Mark Schmitt writes that John McCain’s speech last night faltered because it attempted to use one man’s biography to do the work normally done by an entire party's platform and ideology:
Last week we watched the national convention of the Democratic Party. This week we witnessed the national convention of John McCain.
And that, I realized while trying to pay attention to McCain's speech tonight, is the real source of difference between the two weeks and the two finales. It's not just that McCain's speech was poorly written (Mark Salter, who is more than a speechwriter but really gave McCain his voice, must have been busy with Sarah Palin’s speech), delivered awkwardly to a geriatric Caucasian crowd, and punctuated with smiles and thumbs-up at all the wrong places. It wasn’t the Kodak Carousel slideshow running behind him. It wasn’t just that even the grace notes were graceless: After declaring of Barack Obama and his supporters, “We honor their achievement” (What achievement? Oh, the whole first-black thing!), he hollered, “but make no mistake my friends, we’re the ones who are going to win!” Not, we’re the ones with the best ideas or the ones who can best end the war and restore prosperity, just we’re-gonna-win.

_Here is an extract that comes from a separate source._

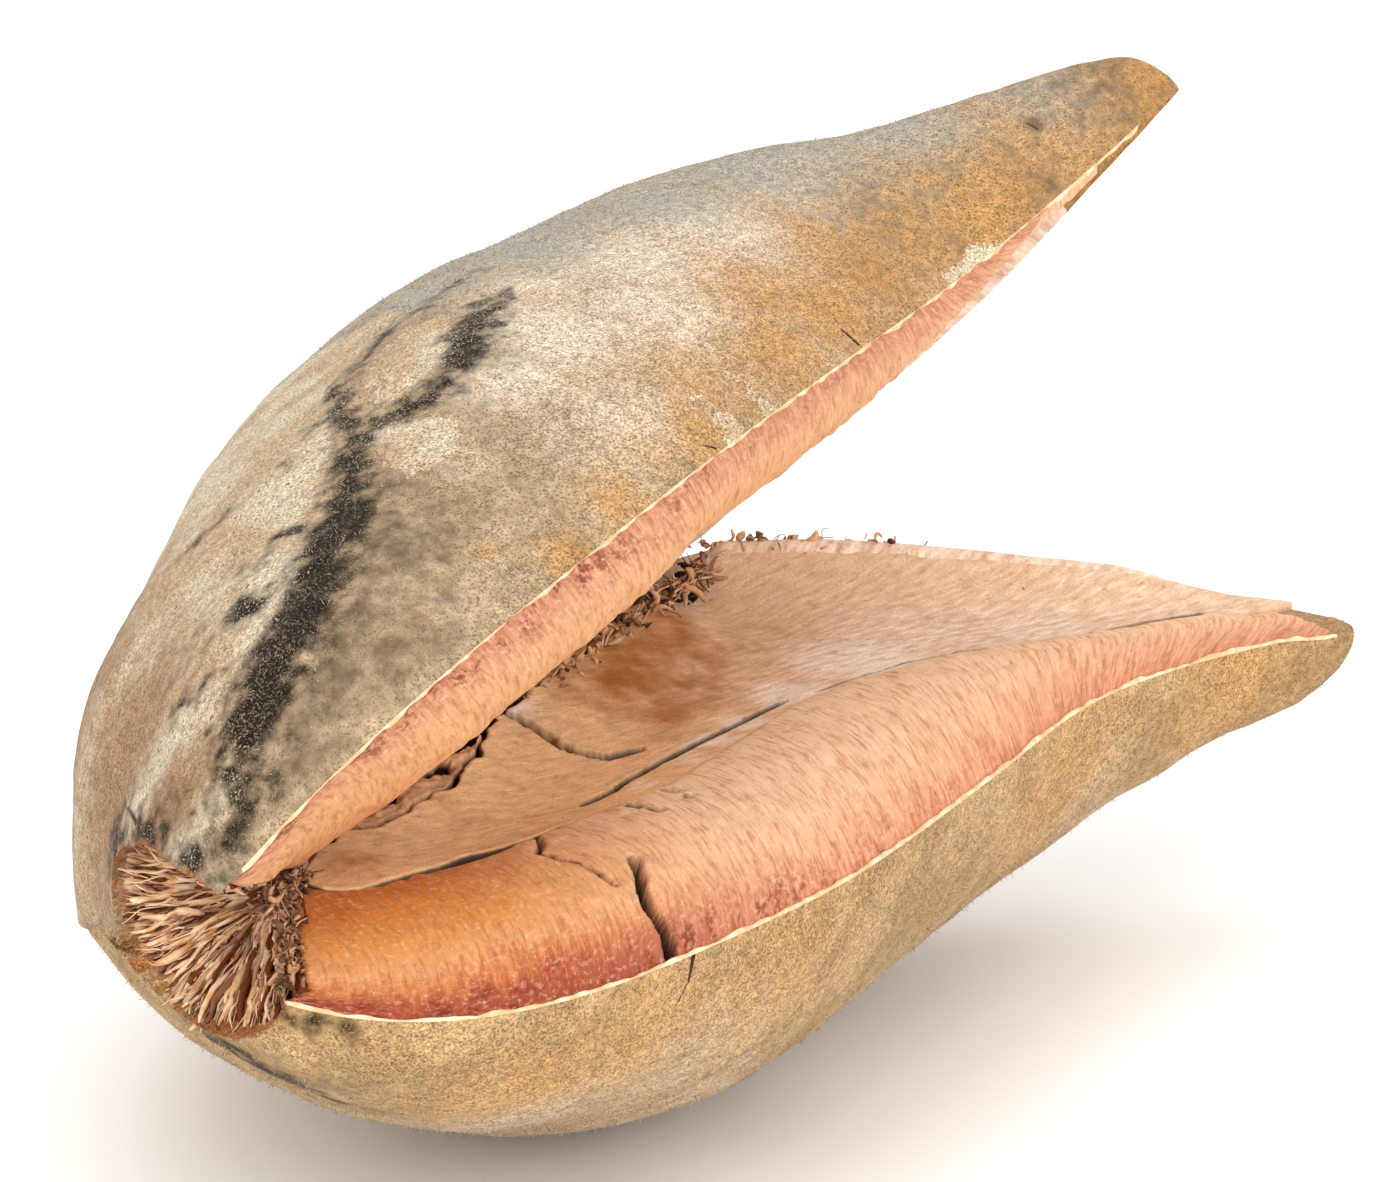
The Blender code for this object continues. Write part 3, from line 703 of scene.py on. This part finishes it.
def push_in_scar(points, side):
    """Moves what would cover the stalk scar in behind it, along X.

    What would stand in the open mouth, nearer than the scar's cone, is first turned about the throat to the
    scar's own edge on that valve's side.
    """
    angle, reach = scar_reach(points)
    in_front = (reach < 1) & (points[..., 0] < scar_place(angle, reach)[..., 0] + 0.5)
    mouth = (angle < RIM_ANGLES[0]) | (angle > RIM_ANGLES[-1])
    edge = RIM_ANGLES[-1] - 3 if side > 0 else RIM_ANGLES[0] + 3
    on_cone = scar_place(np.where(mouth, edge, angle), reach) + np.array([0.5, 0, 0])
    return np.where(in_front[..., None], on_cone, points), in_front


def join_skins(points, side):
    """Fills the groove behind the hinge where the skins of the two valves meet.

    Within JOIN_RUN of the plane between the valves the skin moves out along Y by tan(half of the opening)
    (run - w)^2 / (2 run), w being its distance from that plane, so it is level there. What lies past the plane,
    inside the other valve, is drawn in to a quarter of its distance.
    """
    x, y, z = np.moveaxis(points, -1, 0)
    behind = fade(y - hinge_at(x), 1.0, 3.0) * fade(x, 0.5, 5)
    apart = np.clip(side * z, 0, JOIN_RUN)
    fill = math.tan(OPENING / 2) * (JOIN_RUN - apart) ** 2 / (2 * JOIN_RUN)
    past = np.where(behind > 0, np.maximum(-side * z, 0), 0)
    return xyz(x, y + behind * (fill - 0.3 * fade(past, 0, 0.5)), z + side * 0.75 * past)


def skin_fields(x, angle, marks):
    """The named values that the skin's material reads, from the marks of a valve."""
    girth = skin_girth(x)
    around = np.radians(angle) * girth

    def placed(mark):
        along = float(mark[0])
        return (along, math.radians(mark[1]) * float(skin_girth(np.array(along)))) + tuple(mark[2:])

    fields = {}
    bare = np.full(around.shape, -3.0)
    for outline in marks["bare"]:
        bare = np.maximum(bare, inside(x, angle * 0.3, [(a, 0.3 * b) for a, b in outline]))
    fields["bare"] = np.clip(bare, -3, 3)
    for field in ("mould", "slit_shade"):
        fields[field] = np.clip(strokes(x, around, [[placed(m) for m in chain] for chain in marks[field]]), -3, 3)
    for field in ("dark", "bloom", "ochre", "grey", "tan"):
        fields[field] = spots(x, around, [placed(mark) for mark in marks[field]])
    return fields


def with_poles(fields):
    """Each field of a grid as a list, with its first and its last value again for the two poles."""
    return {name: np.append(field.ravel(), [field[0, 0], field[-1, 0]]) for name, field in fields.items()}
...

No, the notable difference, not just in the speeches but in the entirety of the two conventions, was that it is McCain who stands alone. He is the one whose platform is his own personal melodrama, the moment of doubt and pain after which, “I was never the same again. I wasn't my own man anymore. I was my country's.” He's the one whose introductory video declared that he “was chosen for this moment,” and “the stars are aligned” for his victory. Who's the messiah, now?